Six weeks after I planted potatoes, they are finally all up, the latest leaves no bigger than the ears of the mice I was sure had dug up and eaten them, especially after a series of holes appeared in each hill. But it’s been unusually cold this spring, and sprouts were simply taking their time. Our neighbors had urged patience, and they were right.

All this waiting to see what happens with the pandemic would be hard to bear if I didn’t also have something to wait for: a garden growing and changing day by day now, so that time doesn’t merely pass like some lifeless assembly line, but unfolds, ramifies, flourishes, bears fruit.

even as
I pull weeds my beard
keeps on growing

evening garden
a snake has left her skin
beside the lettuce

***

Process notes

Yes, I’ve been shooting videos of my feet propped up on the porch railing since mid-April (the first of the two snowy shots) waiting for an excuse to combine them into a videopoem. I’d love to tell you that I shot them every set number of days, because I’m all organized like that, but actually, I just did it when I thought of it. As followers of my long-running Morning Porch microblog will know, I have a bit of a thing for sitting outside. In fact I sat on the porch while waiting for this video to upload (which took an hour and a half! Ah, country living).

The font I used for the haiku is called Permanent Marker — basically a Comic Sans that doesn’t suck. And it just occurred to me that the most likely reason it struck me as a good fit is because the grid presentation of shots is ultimately derived from the comics — an association very much in the haiku spirit, by the way, given the traditionally high valuation of lightness (karumi).

Someone asked me how long this video haibun series will go on, and honestly I have no idea. The only thing I have in mind to do with them is stitch some or all of them together into a longer film, as I did with the half-hour-long film of videohaiku that I showed at the REELpoetry festival in January, Crossing the Pond (watch it here). The longer this series continues, the more selective I can be when it comes time to make Pandemic Season: The Movie. On the other hand obviously I am fervently hoping for the pandemic to be over as soon as possible, but it looks as if we may be in for the long haul.
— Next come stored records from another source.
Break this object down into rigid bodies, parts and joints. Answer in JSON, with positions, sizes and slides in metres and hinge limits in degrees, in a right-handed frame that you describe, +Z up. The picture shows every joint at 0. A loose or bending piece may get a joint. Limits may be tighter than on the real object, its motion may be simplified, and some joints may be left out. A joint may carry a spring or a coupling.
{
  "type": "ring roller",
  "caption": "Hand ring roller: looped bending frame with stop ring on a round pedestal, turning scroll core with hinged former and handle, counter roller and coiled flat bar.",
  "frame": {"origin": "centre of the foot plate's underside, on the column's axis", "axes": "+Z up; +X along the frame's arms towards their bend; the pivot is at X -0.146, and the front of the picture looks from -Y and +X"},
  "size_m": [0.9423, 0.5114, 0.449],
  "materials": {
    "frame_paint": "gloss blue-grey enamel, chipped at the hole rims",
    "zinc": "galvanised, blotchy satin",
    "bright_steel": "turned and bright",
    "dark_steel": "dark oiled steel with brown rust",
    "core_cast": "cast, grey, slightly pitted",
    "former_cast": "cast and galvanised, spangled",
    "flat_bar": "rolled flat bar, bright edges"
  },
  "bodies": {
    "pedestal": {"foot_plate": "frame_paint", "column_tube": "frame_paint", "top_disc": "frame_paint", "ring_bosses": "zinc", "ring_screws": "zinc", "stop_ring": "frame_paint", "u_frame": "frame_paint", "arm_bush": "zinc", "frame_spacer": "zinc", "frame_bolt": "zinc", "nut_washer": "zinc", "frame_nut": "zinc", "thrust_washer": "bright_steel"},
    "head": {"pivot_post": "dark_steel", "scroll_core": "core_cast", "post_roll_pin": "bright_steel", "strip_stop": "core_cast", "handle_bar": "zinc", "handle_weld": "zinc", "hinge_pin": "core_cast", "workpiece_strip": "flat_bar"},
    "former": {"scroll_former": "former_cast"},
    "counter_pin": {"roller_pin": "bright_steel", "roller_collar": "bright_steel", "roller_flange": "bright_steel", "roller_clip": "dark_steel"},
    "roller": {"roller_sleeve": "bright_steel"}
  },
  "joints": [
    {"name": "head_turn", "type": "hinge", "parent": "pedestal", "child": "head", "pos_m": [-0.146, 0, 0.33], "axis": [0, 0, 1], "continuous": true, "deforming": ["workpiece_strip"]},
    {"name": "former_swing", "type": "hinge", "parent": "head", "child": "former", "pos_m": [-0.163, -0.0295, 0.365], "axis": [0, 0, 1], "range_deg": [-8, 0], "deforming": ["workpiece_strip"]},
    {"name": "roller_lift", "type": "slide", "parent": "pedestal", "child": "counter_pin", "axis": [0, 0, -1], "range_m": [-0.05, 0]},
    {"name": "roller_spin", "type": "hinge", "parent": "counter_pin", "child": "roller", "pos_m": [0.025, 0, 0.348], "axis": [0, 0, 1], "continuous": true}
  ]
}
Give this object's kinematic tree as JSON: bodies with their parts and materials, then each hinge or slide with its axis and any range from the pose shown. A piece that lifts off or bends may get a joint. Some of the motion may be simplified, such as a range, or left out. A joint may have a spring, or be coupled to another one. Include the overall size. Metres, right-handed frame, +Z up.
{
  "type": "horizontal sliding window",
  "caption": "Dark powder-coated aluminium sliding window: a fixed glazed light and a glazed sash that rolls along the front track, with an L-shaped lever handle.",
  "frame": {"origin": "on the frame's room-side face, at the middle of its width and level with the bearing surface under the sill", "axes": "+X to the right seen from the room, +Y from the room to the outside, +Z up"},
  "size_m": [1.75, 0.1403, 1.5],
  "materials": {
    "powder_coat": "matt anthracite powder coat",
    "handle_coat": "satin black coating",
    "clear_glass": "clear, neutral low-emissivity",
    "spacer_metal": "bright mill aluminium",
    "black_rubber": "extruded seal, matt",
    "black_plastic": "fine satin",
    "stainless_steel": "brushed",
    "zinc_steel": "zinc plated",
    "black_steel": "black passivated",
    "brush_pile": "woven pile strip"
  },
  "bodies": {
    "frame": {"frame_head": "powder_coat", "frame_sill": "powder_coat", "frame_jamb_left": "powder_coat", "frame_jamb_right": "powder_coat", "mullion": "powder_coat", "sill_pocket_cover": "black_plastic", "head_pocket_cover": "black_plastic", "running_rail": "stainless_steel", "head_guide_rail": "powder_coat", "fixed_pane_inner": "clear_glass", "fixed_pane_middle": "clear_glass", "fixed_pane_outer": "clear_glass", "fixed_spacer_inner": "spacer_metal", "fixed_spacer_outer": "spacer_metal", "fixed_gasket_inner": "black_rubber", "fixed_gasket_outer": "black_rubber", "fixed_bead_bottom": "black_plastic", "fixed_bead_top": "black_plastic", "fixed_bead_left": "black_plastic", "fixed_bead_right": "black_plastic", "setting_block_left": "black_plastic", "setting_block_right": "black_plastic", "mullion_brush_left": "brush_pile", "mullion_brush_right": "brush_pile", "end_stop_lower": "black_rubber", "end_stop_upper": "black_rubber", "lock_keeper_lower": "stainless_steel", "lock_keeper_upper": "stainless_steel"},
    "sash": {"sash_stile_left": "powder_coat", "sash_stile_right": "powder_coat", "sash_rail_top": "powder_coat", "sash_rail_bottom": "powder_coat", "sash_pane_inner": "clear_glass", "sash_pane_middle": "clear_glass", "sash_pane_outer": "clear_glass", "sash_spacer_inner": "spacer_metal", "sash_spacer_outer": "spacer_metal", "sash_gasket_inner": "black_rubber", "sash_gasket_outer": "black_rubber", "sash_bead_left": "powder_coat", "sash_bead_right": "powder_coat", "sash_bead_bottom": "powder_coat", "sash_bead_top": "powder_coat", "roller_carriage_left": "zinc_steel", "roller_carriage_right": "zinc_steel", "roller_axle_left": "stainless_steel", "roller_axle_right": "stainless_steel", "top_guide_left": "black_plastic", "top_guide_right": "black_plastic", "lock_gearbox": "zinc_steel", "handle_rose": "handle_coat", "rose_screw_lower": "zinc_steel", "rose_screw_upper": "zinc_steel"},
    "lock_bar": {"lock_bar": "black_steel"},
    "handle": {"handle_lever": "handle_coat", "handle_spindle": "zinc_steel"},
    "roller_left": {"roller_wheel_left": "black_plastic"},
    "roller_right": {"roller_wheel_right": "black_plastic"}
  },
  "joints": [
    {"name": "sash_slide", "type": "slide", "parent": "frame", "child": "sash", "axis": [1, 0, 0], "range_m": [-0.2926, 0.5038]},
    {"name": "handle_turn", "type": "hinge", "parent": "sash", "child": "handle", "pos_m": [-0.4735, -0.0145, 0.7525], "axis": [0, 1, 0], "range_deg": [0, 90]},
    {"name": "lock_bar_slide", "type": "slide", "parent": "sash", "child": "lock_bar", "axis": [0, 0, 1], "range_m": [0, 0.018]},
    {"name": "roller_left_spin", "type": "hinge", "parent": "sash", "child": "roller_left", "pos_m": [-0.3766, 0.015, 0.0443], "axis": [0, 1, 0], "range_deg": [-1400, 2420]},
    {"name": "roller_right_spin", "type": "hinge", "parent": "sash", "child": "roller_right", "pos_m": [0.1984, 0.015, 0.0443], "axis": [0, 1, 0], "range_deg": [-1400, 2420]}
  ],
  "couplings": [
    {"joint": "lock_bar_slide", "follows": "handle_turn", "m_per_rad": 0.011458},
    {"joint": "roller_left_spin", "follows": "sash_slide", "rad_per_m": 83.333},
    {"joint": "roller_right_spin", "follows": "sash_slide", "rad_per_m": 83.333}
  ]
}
Good thing I have gardening to distract myself. And there’s a real sense of solidarity with all the other people getting into gardening in a big way this spring — some for the first time, others, like me, with a renewed passion.

***

Here’s a brain fart I posted on Facebook when I shared the previous haibun in this series, for what it’s worth: Ever since Basho came along and turned what had been a parlor game into high art, haiku writers have made a fetish of satori-like moments of awareness. In reality, such moments are rare, even for Zen masters, and a better analogy to what we’re trying to do with haiku is the novice spending days pondering an unsolvable riddle (koan), proposed in this case by the universe. You generally have to discard at least your first half-dozen attempts as too clever and keep going back to the riddle of your original glimpse or inkling. With modern haiku and haibun, the challenge is no different; it’s just that the number of allowable subjects has exploded, and our relationship with nature has changed to acknowledge our complicity in its degradation. (Climate change, for example, is playing hob with traditional seasonal references.) Instead of aha moments I tend to look for WTF moments, and instead of personal insights, I’m more interested in creating a space for the reader/listener to make some connection on their own. Without engaged listening and seeing, there’s no haiku.